INSTRUCTIONS FOR THE TASK:
Would you return the complete listing below word for word?

DATASET CONTENT:
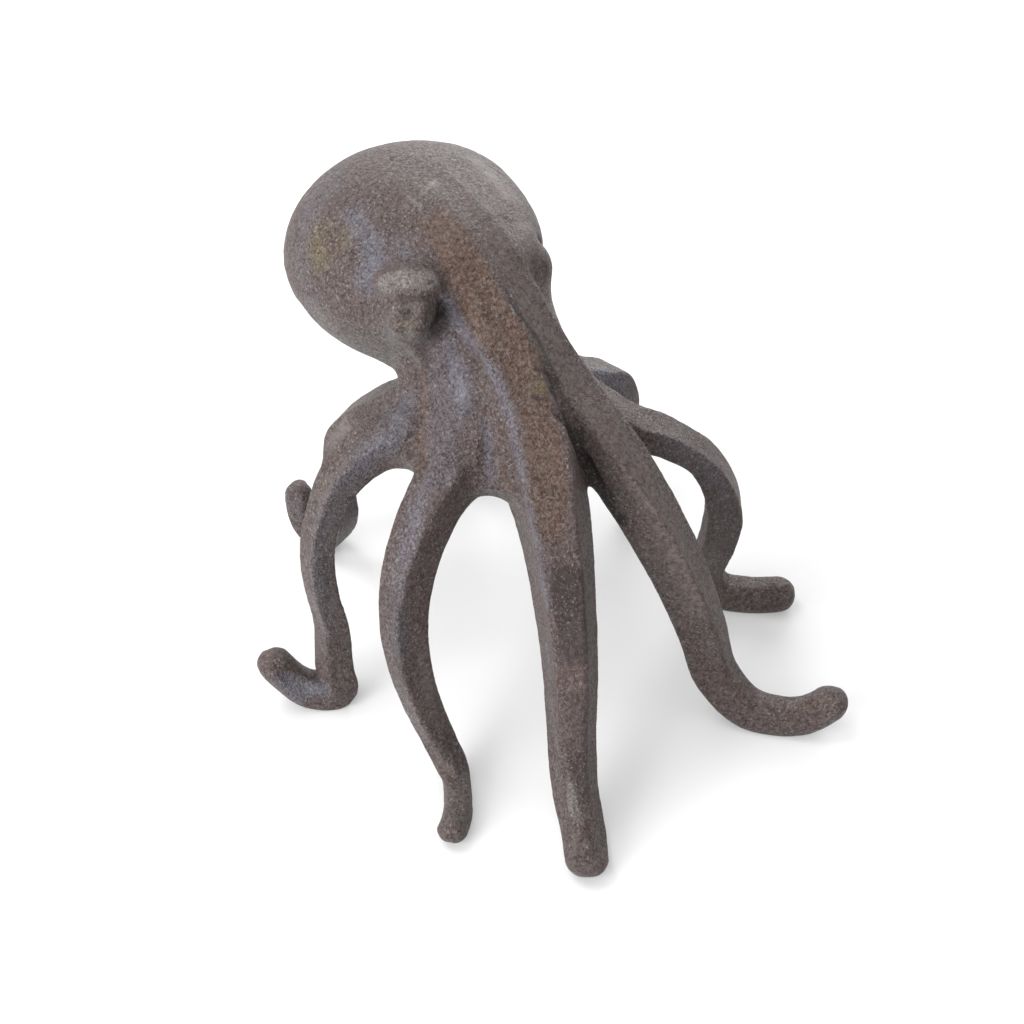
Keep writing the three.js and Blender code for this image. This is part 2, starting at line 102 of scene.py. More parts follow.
# Arms: middle lines from high on the head to the toe, and at even steps along them the compass
# turn of the outer face, the widths and the depths
ARMS = {
    "front_left": dict(
        taper=0.6, turn=(-6, -20, -36, -36, -36), width=(11.9, 12.6, 17.4, 12.8, 9.9, 8.4),
        depth=(3.5, 7.7, 13.8, 11.2, 9.2, 8.4),
        line=((-2.9, 39.1, 96.8), (-2.9, 29.3, 96), (-2.9, 15.4, 89.1), (-3.2, 4.9, 79.6),
              (-4.5, -2.8, 70.6), (-6, -10.2, 64), (-8.7, -16.8, 56.9), (-10.8, -22.5, 47.8),
              (-13.4, -28.1, 37.4), (-16.6, -33.8, 26.2), (-20.3, -38.9, 16.8),
              (-23.8, -44.5, 9.1), (-26.9, -51.2, 3.8), (-29.9, -55.5, 4.2),
              (-31.3, -57.7, 7.2))),
    "front_right": dict(
        taper=0.84, turn=(4, 16, 28, 36, 40), width=(10.5, 11.5, 11.3, 9.2, 7.7, 7.5),
        depth=(3.5, 7.7, 9.7, 9.4, 8.1, 7.4),
        line=((2.7, 39.1, 96.8), (2.7, 29.3, 96), (2.7, 15.4, 89.1), (3, 5, 79.6),
              (5, -3.5, 69.9), (6.6, -11, 63.3), (8.8, -16.9, 57.1), (11.3, -25.6, 46.1),
              (14, -30.9, 34.9), (16.3, -35.8, 22.4), (17.7, -39.6, 11.2), (20.9, -46.1, 4.3),
              (24.9, -51.4, 3.3), (28.8, -55.3, 4.2), (32.6, -58.3, 8.1), (33.8, -59.3, 11.1))),
    "mid_left": dict(
        taper=0.84, turn=(-62, -75, -88, -80, -50), width=(9.1, 11.8, 8.5, 6.6, 5.5, 6.2),
        depth=(5.6, 9, 8.3, 6.9, 5.5, 6.1),
        line=((-10.1, 14, 80.3), (-11.5, 8, 72.3), (-14, 3.1, 66.4), (-20.3, -0.9, 61.7),
              (-26.8, -3.3, 58.9), (-32.6, -5.6, 53.8), (-37.1, -8, 47.4), (-40, -10.5, 39.1),
              (-40.5, -12.8, 29.4), (-39.3, -14.5, 19.7), (-37.5, -16.9, 10.5),
              (-37.7, -22.9, 3.8), (-41.4, -29.1, 3.1), (-46, -33.5, 4.2), (-47.2, -34.7, 6.6))),
    "mid_right": dict(
        taper=0.84, turn=(50, 52, 52, 50, 50), width=(8.4, 10.6, 8.6, 8.9, 7.3, 8.2),
        depth=(5.6, 6, 4.6, 7.6, 6.4, 7.6),
        line=((7.7, 12.6, 74.1), (9.1, 4.9, 68.1), (12.2, -2.1, 63.2), (17, -8.4, 59.2),
              (24.8, -13, 54.3), (31.5, -16.4, 47.5), (35.1, -18.5, 39.5), (36.9, -19, 31.1),
              (36.7, -18, 21.7), (36.7, -15.9, 11.9), (39.7, -16.8, 4.9), (43.6, -20.6, 3.7),
              (48.8, -25.5, 4.4), (51.8, -28.3, 6))),
    "side_left": dict(
        taper=0.84, turn=(-95, -98, -94, -94, -100), width=(8.4, 10.5, 6.6, 6.6, 7.6, 7.5),
        depth=(6.3, 7.7, 5, 5, 6.5, 7.4),
        line=((-11.5, 21, 73.4), (-14.7, 16.8, 68.1), (-18.2, 13.3, 64.6), (-22.8, 12.3, 63.3),
              (-29.1, 14.5, 60.7), (-35.1, 15.7, 56.2), (-39.4, 16, 49.3), (-42.1, 15.9, 40.5),
              (-42.8, 14.8, 30.7), (-41.8, 13.7, 20.3), (-42.5, 12.8, 8.7), (-43.2, 11.2, 3.5),
              (-48.2, 15.2, 3.8), (-52.2, 18.5, 9.4), (-54.1, 19.4, 14.1))),
    "side_right": dict(
        taper=0.84, turn=(95, 101, 108, 108, 108), width=(8.4, 11.2, 9.2, 8.2, 7.7, 6.3),
        depth=(5.6, 7.7, 7.3, 6.6, 6.3, 5.6),
        line=((7.7, 18.2, 71.3), (10.8, 14, 65.7), (15.4, 10.5, 60.4), (21.1, 8.4, 57.6),
              (26.3, 8.1, 54.7), (28.9, 8.2, 49), (30.5, 9.2, 41.9), (32.1, 10, 32.1),
              (34.8, 11.2, 22.4), (38.4, 12.9, 12.6), (43, 15.4, 4.9), (46.5, 16.8, 3.5),
              (49.6, 17.5, 6.3))),
    "rear_left": dict(
        taper=0.84, turn=(-150, -156, -162, -162, -162), width=(8.4, 10.1, 8.9, 7.6, 7.5, 6.1),
        depth=(5.6, 8.4, 7.5, 6.3, 6.6, 5.6),
        line=((-6.3, 18.2, 69.9), (-9.1, 19.9, 66.4), (-11.5, 22.4, 62.2), (-13.3, 26.5, 57),
              (-15.9, 32.3, 51.2), (-18.4, 38.3, 43.4), (-18.7, 41.3, 33.4), (-20.2, 43.3, 24.5),
              (-19.5, 44.1, 15.7), (-19, 48.1, 7.7), (-18.7, 53.2, 3.3), (-19.7, 56.8, 4.8),
              (-20.5, 58.4, 10.5), (-20.5, 58.1, 15.8))),
}
rear = ARMS["rear_left"]
ARMS["rear_right"] = dict(
    taper=rear["taper"], turn=tuple(-a for a in rear["turn"]), width=rear["width"],
    depth=rear["depth"],
    line=tuple((-x, y, z) for x, y, z in rear["line"]))
ARM_SIDES = 44
ARM_STEP = 0.8
ROUNDING = (0.7, 0.34, 0.18, 0.18, 0.34, 0.9)  # of its long edges, as shares of its half size
ARM_BLEND = 4.0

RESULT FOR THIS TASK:
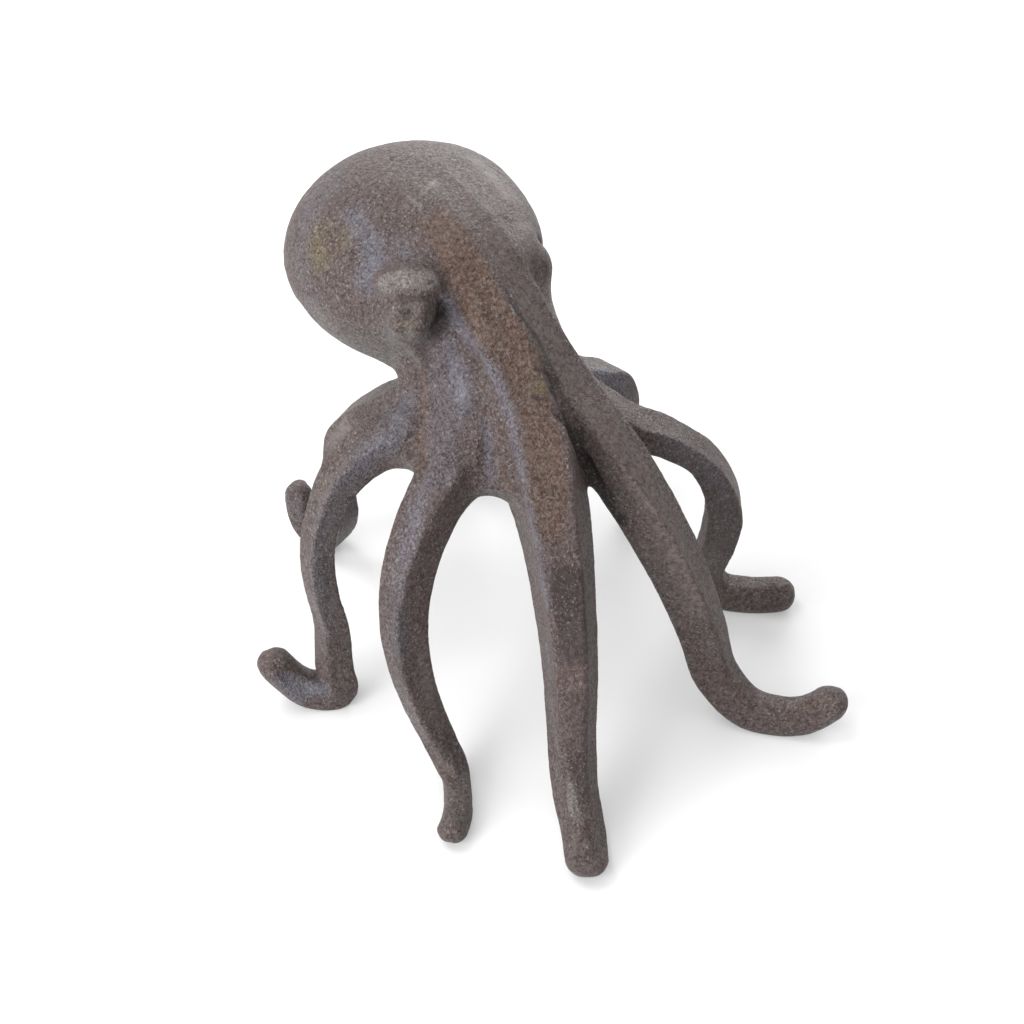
Keep writing the three.js and Blender code for this image. This is part 2, starting at line 102 of scene.py. More parts follow.
# Arms: middle lines from high on the head to the toe, and at even steps along them the compass
# turn of the outer face, the widths and the depths
ARMS = {
    "front_left": dict(
        taper=0.6, turn=(-6, -20, -36, -36, -36), width=(11.9, 12.6, 17.4, 12.8, 9.9, 8.4),
        depth=(3.5, 7.7, 13.8, 11.2, 9.2, 8.4),
        line=((-2.9, 39.1, 96.8), (-2.9, 29.3, 96), (-2.9, 15.4, 89.1), (-3.2, 4.9, 79.6),
              (-4.5, -2.8, 70.6), (-6, -10.2, 64), (-8.7, -16.8, 56.9), (-10.8, -22.5, 47.8),
              (-13.4, -28.1, 37.4), (-16.6, -33.8, 26.2), (-20.3, -38.9, 16.8),
              (-23.8, -44.5, 9.1), (-26.9, -51.2, 3.8), (-29.9, -55.5, 4.2),
              (-31.3, -57.7, 7.2))),
    "front_right": dict(
        taper=0.84, turn=(4, 16, 28, 36, 40), width=(10.5, 11.5, 11.3, 9.2, 7.7, 7.5),
        depth=(3.5, 7.7, 9.7, 9.4, 8.1, 7.4),
        line=((2.7, 39.1, 96.8), (2.7, 29.3, 96), (2.7, 15.4, 89.1), (3, 5, 79.6),
              (5, -3.5, 69.9), (6.6, -11, 63.3), (8.8, -16.9, 57.1), (11.3, -25.6, 46.1),
              (14, -30.9, 34.9), (16.3, -35.8, 22.4), (17.7, -39.6, 11.2), (20.9, -46.1, 4.3),
              (24.9, -51.4, 3.3), (28.8, -55.3, 4.2), (32.6, -58.3, 8.1), (33.8, -59.3, 11.1))),
    "mid_left": dict(
        taper=0.84, turn=(-62, -75, -88, -80, -50), width=(9.1, 11.8, 8.5, 6.6, 5.5, 6.2),
        depth=(5.6, 9, 8.3, 6.9, 5.5, 6.1),
        line=((-10.1, 14, 80.3), (-11.5, 8, 72.3), (-14, 3.1, 66.4), (-20.3, -0.9, 61.7),
              (-26.8, -3.3, 58.9), (-32.6, -5.6, 53.8), (-37.1, -8, 47.4), (-40, -10.5, 39.1),
              (-40.5, -12.8, 29.4), (-39.3, -14.5, 19.7), (-37.5, -16.9, 10.5),
              (-37.7, -22.9, 3.8), (-41.4, -29.1, 3.1), (-46, -33.5, 4.2), (-47.2, -34.7, 6.6))),
    "mid_right": dict(
        taper=0.84, turn=(50, 52, 52, 50, 50), width=(8.4, 10.6, 8.6, 8.9, 7.3, 8.2),
        depth=(5.6, 6, 4.6, 7.6, 6.4, 7.6),
        line=((7.7, 12.6, 74.1), (9.1, 4.9, 68.1), (12.2, -2.1, 63.2), (17, -8.4, 59.2),
              (24.8, -13, 54.3), (31.5, -16.4, 47.5), (35.1, -18.5, 39.5), (36.9, -19, 31.1),
              (36.7, -18, 21.7), (36.7, -15.9, 11.9), (39.7, -16.8, 4.9), (43.6, -20.6, 3.7),
              (48.8, -25.5, 4.4), (51.8, -28.3, 6))),
    "side_left": dict(
        taper=0.84, turn=(-95, -98, -94, -94, -100), width=(8.4, 10.5, 6.6, 6.6, 7.6, 7.5),
        depth=(6.3, 7.7, 5, 5, 6.5, 7.4),
        line=((-11.5, 21, 73.4), (-14.7, 16.8, 68.1), (-18.2, 13.3, 64.6), (-22.8, 12.3, 63.3),
              (-29.1, 14.5, 60.7), (-35.1, 15.7, 56.2), (-39.4, 16, 49.3), (-42.1, 15.9, 40.5),
              (-42.8, 14.8, 30.7), (-41.8, 13.7, 20.3), (-42.5, 12.8, 8.7), (-43.2, 11.2, 3.5),
              (-48.2, 15.2, 3.8), (-52.2, 18.5, 9.4), (-54.1, 19.4, 14.1))),
    "side_right": dict(
        taper=0.84, turn=(95, 101, 108, 108, 108), width=(8.4, 11.2, 9.2, 8.2, 7.7, 6.3),
        depth=(5.6, 7.7, 7.3, 6.6, 6.3, 5.6),
        line=((7.7, 18.2, 71.3), (10.8, 14, 65.7), (15.4, 10.5, 60.4), (21.1, 8.4, 57.6),
              (26.3, 8.1, 54.7), (28.9, 8.2, 49), (30.5, 9.2, 41.9), (32.1, 10, 32.1),
              (34.8, 11.2, 22.4), (38.4, 12.9, 12.6), (43, 15.4, 4.9), (46.5, 16.8, 3.5),
              (49.6, 17.5, 6.3))),
    "rear_left": dict(
        taper=0.84, turn=(-150, -156, -162, -162, -162), width=(8.4, 10.1, 8.9, 7.6, 7.5, 6.1),
        depth=(5.6, 8.4, 7.5, 6.3, 6.6, 5.6),
        line=((-6.3, 18.2, 69.9), (-9.1, 19.9, 66.4), (-11.5, 22.4, 62.2), (-13.3, 26.5, 57),
              (-15.9, 32.3, 51.2), (-18.4, 38.3, 43.4), (-18.7, 41.3, 33.4), (-20.2, 43.3, 24.5),
              (-19.5, 44.1, 15.7), (-19, 48.1, 7.7), (-18.7, 53.2, 3.3), (-19.7, 56.8, 4.8),
              (-20.5, 58.4, 10.5), (-20.5, 58.1, 15.8))),
}
rear = ARMS["rear_left"]
ARMS["rear_right"] = dict(
    taper=rear["taper"], turn=tuple(-a for a in rear["turn"]), width=rear["width"],
    depth=rear["depth"],
    line=tuple((-x, y, z) for x, y, z in rear["line"]))
ARM_SIDES = 44
ARM_STEP = 0.8
ROUNDING = (0.7, 0.34, 0.18, 0.18, 0.34, 0.9)  # of its long edges, as shares of its half size
ARM_BLEND = 4.0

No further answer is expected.